First there’s the nature of the payment credentials. With DCB, the only thing you need to make a payment is the mobile number. These numbers are the most prevalent, reliable, and long-lived identifiers of the digital age.
They exist only once, are tied to just one person and one device, are non-manipulable, and are networked based. That makes them ideal for payments – arguably, much better than the 16-digit account numbers of the card-based world, which are temporary, and manipulable, and aren’t tied to a single person or device.
Second, there’s the reach. With more mobile numbers that there are people, the reach is near-universal. And, because these numbers are linked to an individual, they can also be used for authentication and identification purposes.
So, if you were to design the ideal digital payment solution from scratch, it might look a lot like DCB.
What’s preventing DCB from living up to its true potential?

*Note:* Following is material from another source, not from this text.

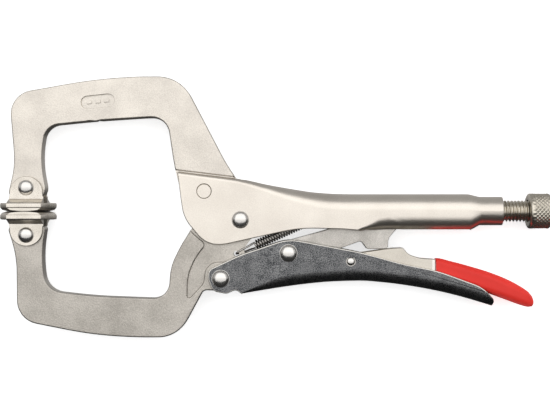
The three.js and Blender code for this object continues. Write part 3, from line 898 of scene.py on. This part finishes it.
studio = {
    "cameraHeight": 0.580,  # above the mid-plane
    "cameraAside": (-0.0001, 0.0002),
    "lens": 74.44,
    "sensor": 36.0,
    "floorSize": 6.0,
    "floorGlow": 0.62,
    "boxAt": (0.0, 0.75, 1.5),
    "boxSize": (3.4, 2.8),
    "boxPower": 32.0,
    "room": ((0.0, 0.04), (0.44, 0.05), (0.56, 0.62), (1.0, 0.42)),  # from the near side to the far side
}


def makeStudio():
    camera = bpy.data.objects.new("camera", bpy.data.cameras.new("camera"))
    camera.data.sensor_width = studio["sensor"]
    camera.data.lens = studio["lens"]
    camera.data.clip_start = 0.01
    camera.location = (*studio["cameraAside"], midZ + studio["cameraHeight"])
    bpy.context.scene.collection.objects.link(camera)
    bpy.context.scene.camera = camera

    bm = bmesh.new()
    bmesh.ops.create_grid(bm, x_segments=1, y_segments=1, size=studio["floorSize"])
    floor = newObject("floor", bm)
    paint = Finish("paleFloor")
    glow = studio["floorGlow"]
    floor.data.materials.append(paint.use(
        Base_Color=shade(0.92, 0.92, 0.92), Roughness=0.9,
        Emission_Color=shade(1, 1, 1), Emission_Strength=glow,
    ))
    floor.visible_glossy = False  # the metal mirrors the room instead

    lamp = bpy.data.lights.new("softbox", "AREA")
    lamp.shape = "RECTANGLE"
    lamp.size, lamp.size_y = studio["boxSize"]
    lamp.energy = studio["boxPower"]
    box = bpy.data.objects.new("softbox", lamp)
    box.location = studio["boxAt"]
    bpy.context.scene.collection.objects.link(box)

    world = bpy.data.worlds.new("room")
    bpy.context.scene.world = world
    world.use_nodes = True
    nodes, links = world.node_tree.nodes, world.node_tree.links
    direction = nodes.new("ShaderNodeTexCoord")
    split = nodes.new("ShaderNodeSeparateXYZ")
    across = nodes.new("ShaderNodeMapRange")
    across.inputs["From Min"].default_value = -1.0
    ramp = nodes.new("ShaderNodeValToRGB")
    for index, (place, level) in enumerate(studio["room"]):
        stop = ramp.color_ramp.elements[index] if index < 2 else ramp.color_ramp.elements.new(place)
        stop.position = place
        stop.color = shade(level, level, level)
    links.new(direction.outputs["Generated"], split.inputs[0])
    links.new(split.outputs["Y"], across.inputs["Value"])
    links.new(across.outputs[0], ramp.inputs[0])
    links.new(ramp.outputs[0], nodes["Background"].inputs["Color"])
    bpy.context.scene.view_settings.view_transform = "Standard"


makeStudio()
print("studio made")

Here in Europe, one of the main constraining factors is the regulatory rules and requirements around DCB. These rules mean that, with the traditional DCB operating model, the use of DCB is restricted to a narrow category of payments, namely digital goods, plus ticketing and parking. They also mean that spend is limited to a maximum of €50 per transaction and €300 per month.
Of course, at DIMOCO, we’re ardently pro-regulation. We know that the rules are there to protect the interests for everyone within the ecosystem.
But we also know there is scope within the rules to extend the scope of DCB – in a way that creates value for everyone in the payment flow, but without compromising on the all-important considerations of safety, security, and consumer protection.
That sounds like an intractable and irresolvable issue. What’s the solution?
The solution is what we call the agent model. It’s an approach that we’ve been pioneering here at DIMOCO. We have had considerable success with and, more recently, it’s been picked up by the big global players like Boku.
It basically means that, as a licensed European payment institute, DIMOCO can enter into strategic partnerships with mobile network operators (MNOs). And, under the terms of these partnerships, they can act as our payment agent – hence the name agent model.
And this has two big impacts.
First, it means the MNOs don’t carry any liability – as the license holder, that lies with DIMOCO. So, they often have a greater appetite to support and promote DCB solutions.
Second, it becomes possible to extend DCB to non-digital goods and eliminate the tight spend limits. So, merchants are much more enthusiastic about integrating DCB into their checkouts, and consumers benefits from more convenience and spontaneity.
We believe it can be transformational for DCB.
That’s all very well in theory. In practice, how has it worked? Can you give use any concrete examples?
Yes, of course. The perfect example comes from Germany, where the country’s MNO community worked with DIMOCO Payments to create Zahl einfach per Handyrechnung – a new domestic payments brand that can be used for bike rental, EV charging, parking, public transport, and more.
Another interesting example comes from Poland, where DIMOCO Payments worked with STS, the country’s leading online sports betting company, to enable people to use DCB to place bets on sports matches and tournaments.
This we believe, is just the tip of the iceberg. So, we’re actively working to raise awareness among both MNOs and the merchant community. When they realise what becomes possible with DCB using the agent model, they tend to get very excited by the potential.
But, surely, you have to compete against some deeply entrenched payment methods? How is it possible to displace them?
What’s interesting is that this model is taking root at a time of significant disruption in European payments. Juniper Research predicts that, between 2023 and 2028, card-based payments will fall from 71% to 57% of European e-commerce spend, as consumers adopt a wider repertoire of digital payment methods.
It also coincides with many enabling technological advances. The rollout of 5G provides even faster and more widespread internet connections, and the internet of things (IoT) is connecting more and more devices, so DCB becomes more and more compelling as a proposition.
It’s an incredibly exciting time for digital payments in general and DCB in particular.
Is DIMOCO a voice in the wilderness, or do others share your vision?
Again, big global players like Boku are adopting the agent model, which suggests that they see the potential. Similarly, many analysts and commentators are projecting rapid growth.
In one recent report from SNS Insider, it was estimated that CB is set to grow at a compound annual growth rate of 13.69% through to 2030, to reach $153 billion.
Meanwhile growth rates in segments like online gaming are expected to be even higher – with Juniper Research predicting CAGRs of an eye-popping 60.44%.
Overall, I sense that we’re on the cusp of something very swift and very significant.